For the record, Rosalind Russell was a sparkling stage and screen actor from Connecticut, who died in 1976 and who, in her four-decade movie career, was known for roles in films like His Girl Friday and Auntie Mame. Jane Russell, on the other hand, was 14 years younger and from Minnesota and had a briefer and, at times, more notorious career. Discovered by Howard Hughes, she got a huge amount of attention for her then-scandalous debut as Sheriff Pat Garrett’s girlfriend Rio in the 1943 movie The Outlaw (one of two movies for which Hughes was credited as a director). She had a fairly good film career through the 1950s and displayed a distinct talent for comedy and for singing. She appeared in The Paleface (singing the Oscar-winning song “Buttons and Bows” with Bob Hope) and Gentlemen Prefer Blondes and their respective follow-ups, Son of Paleface and Gentlemen Marry Brunettes. But for many of us, our main memory of her will be for a series of TV commercials for Playtex bras for “full-figured gals.”

Leave it to the Irish media to find a local angle in reporting her passing.
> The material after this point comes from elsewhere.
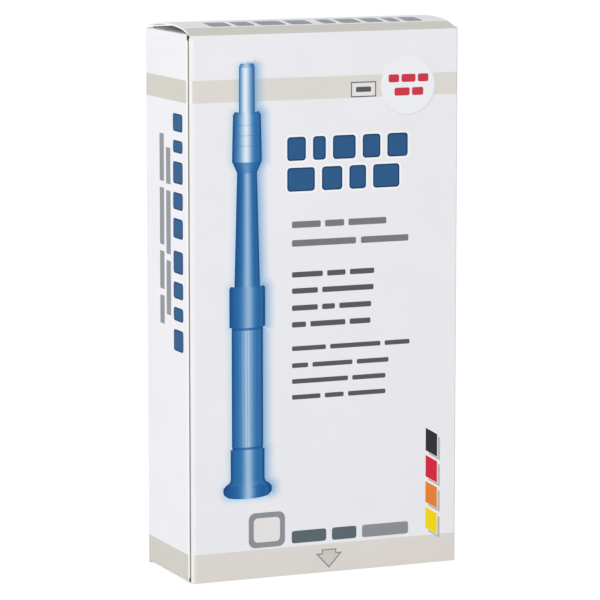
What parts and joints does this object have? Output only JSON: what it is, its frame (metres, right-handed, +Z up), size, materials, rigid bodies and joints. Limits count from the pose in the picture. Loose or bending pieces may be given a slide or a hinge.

Due to a botched abortion, Russell was unable to have children and in 1951 publicly expressed a desire to adopt an Irish baby. While in London the following year, she was contacted by an Irish couple living there and offered their 15-month child so that he could have a better life. Russell and her first husband Bob Waterfield adopted Thomas (they also had two other adopted children) and he grew up to, among other things, be a member of the band Toucan Eddy.

While many women who have had Russell’s unfortunate experience with abortion would cite that as a reason that the procedure should be legal and perhaps even subsidized, Russell’s reaction was the opposite. Despite the air of scandal and prurience attached to her early career, Russell was quite religious and she was a lifelong fierce opponent of abortion and promoter of adoption.